Josie and I will celebrate our 28th wedding anniversary on November 7th, 2009. We have no children. When my program, "Bop ‘n The Blues," started, and over the years since then, Josie made for me a bunch of delightful promos for the show based upon our real life experiences (her fascination with bingo; the confusion over the name of my show--Was it "Bop 'n The Blues" or, as many thought, "Bob and The Blues"?; Josie's order to me to "come straight home" after the show; etc.). Anyway, I haven't been running those promos much lately because I have been concentrating on running the promos for all the other jazz and blues shows on WQLN, which shows deserve much greater notoriety. Besides her promos, Josie's help to me and WQLN comes from her willingness to participate, on my show, in every membership drive that we've had since my program began. She has an exceptional radio voice and a great conversational style that I wish that I had. Consequently, our fund-raising success on "Bop 'n The Blues" is due in great part to her efforts.
I put together my two shows on a weekly basis by myself. The format for the show is mine, for better or for worse. I'm sure Josie has her own opinions about the music I choose and about the format of my show, but she's too busy (she's President of a local title insurance company) to more than occasionally make her views known. In the early 1980's, I began hosting a jazz program on WQLN called "All That Jazz" on Friday nights at 8pm (my current day and time) pursuant to a request from Paul Brown for volunteers. He scheduled a meeting at which I volunteered to host the Friday night version of "All That Jazz" (it ran Monday thru Fridays). I volunteered on a Tuesday night, as I remember. He startled me by telling me I would host my first show in three days. He showed my the broadcast board and I nearly had a heart attack. He said, "You'll have no problem, you'll do just fine," and I've been trying to reach those goals for more than 25 years. In 1995, the first host of a WQLN blues show ( a professor from Edinboro who called himself, I believe, "Dr. Blues) took a teaching position in the Baltimore area. I had previously told our director of radio, Tom McLaren, that if a choice time-slot opened up (I was then hosting "Jazz Ballads & Blues 'Round Midnight" on WQLN at--you guessed it--Saturday midnight) to let me know. Tom called me and told me of the good news and the bad. I was to be the new host of the Friday night blues show, but, on the other hand, he knew I knew nothing about the blues. Well, I took the gig and I've managed to stay one week ahead of my listeners ever since. When I was growing up (I was born on September 7, 1944) my mother used the radio to entertain me and keep me quiet. I heard the big bands, I heard swing music, I heard all the big band singers. I know the lyrics to most all of the great American popular songs. As I grew, I listened to shows like "The Green Hornet," "Sky King," "The Lone Ranger," "No School Today" (featuring Big John & Sparkie) and "Inner Sanctum", all movies for the mind, and I became quite devoted to radio. Later, I heard Bill Haley & The Comets, Elvis, and Fats Domino and fell in love with rock and roll (which I now know to be the "blues").
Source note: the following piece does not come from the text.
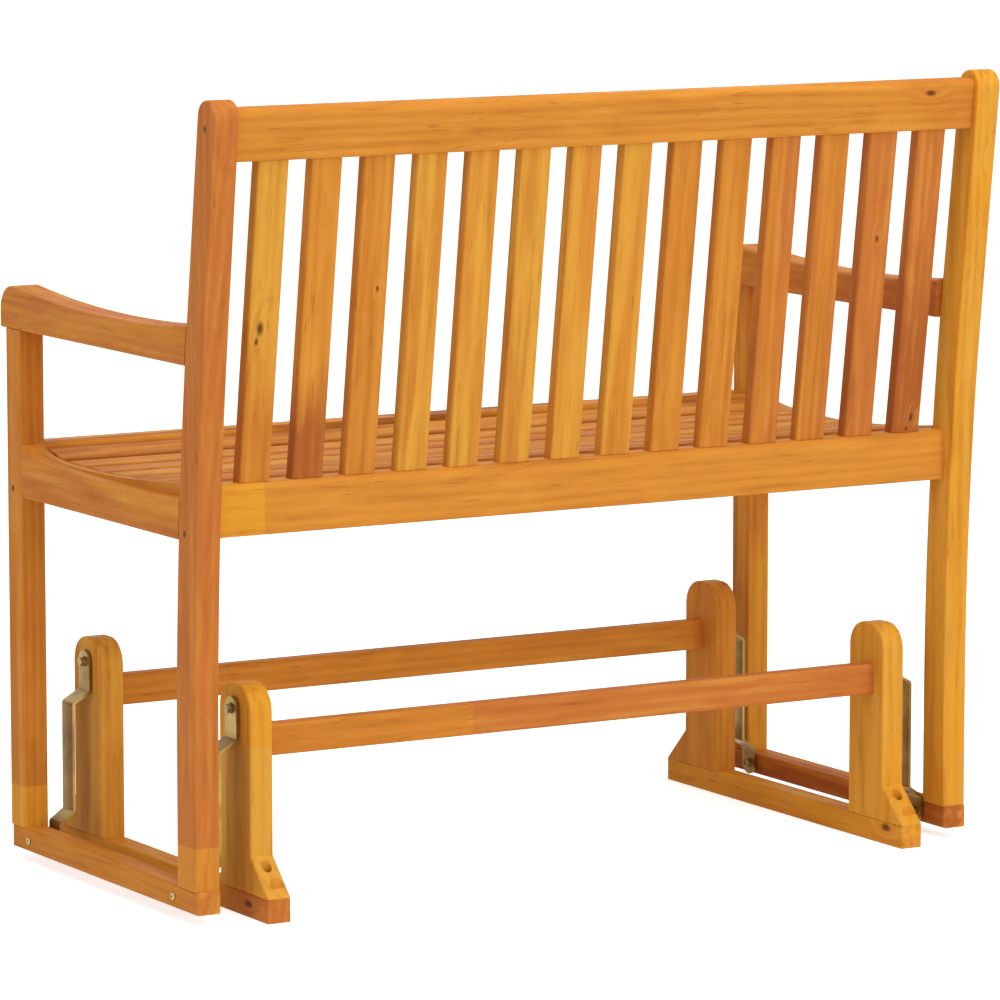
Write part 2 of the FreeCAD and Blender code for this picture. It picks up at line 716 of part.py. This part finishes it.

My first true love (other than my wife) is jazz. But I've been having an exciting affair with the blues ever since I first heard Elvis sing "Hound Dog." The blues, to me, is party music for the walking wounded. Those who suffer much want to thumb their noses at their sources of pain by dancing and pretending, at least until the music stops, that it "doesn't bother them." And the pain stops while they're stomping their feet, waving their arms, and shouting at the top of their lungs to the sounds of a rhythmic electric guitar responding to the thump of a stand-up bass. So, there you have it, blues is music that gets you up and dancing and that salves your soul. How could you not love it? By the way, I listen to WQLN radio constantly and have been doing so for at least 30 years. I think the station is one of our community’s greatest assets. I love all the programs WQLN airs throughout the day, especially the news programs and the locally produced music shows I listen to each and every music show on the station and I think the classical, jazz, and blues hosts are some of the best in the country.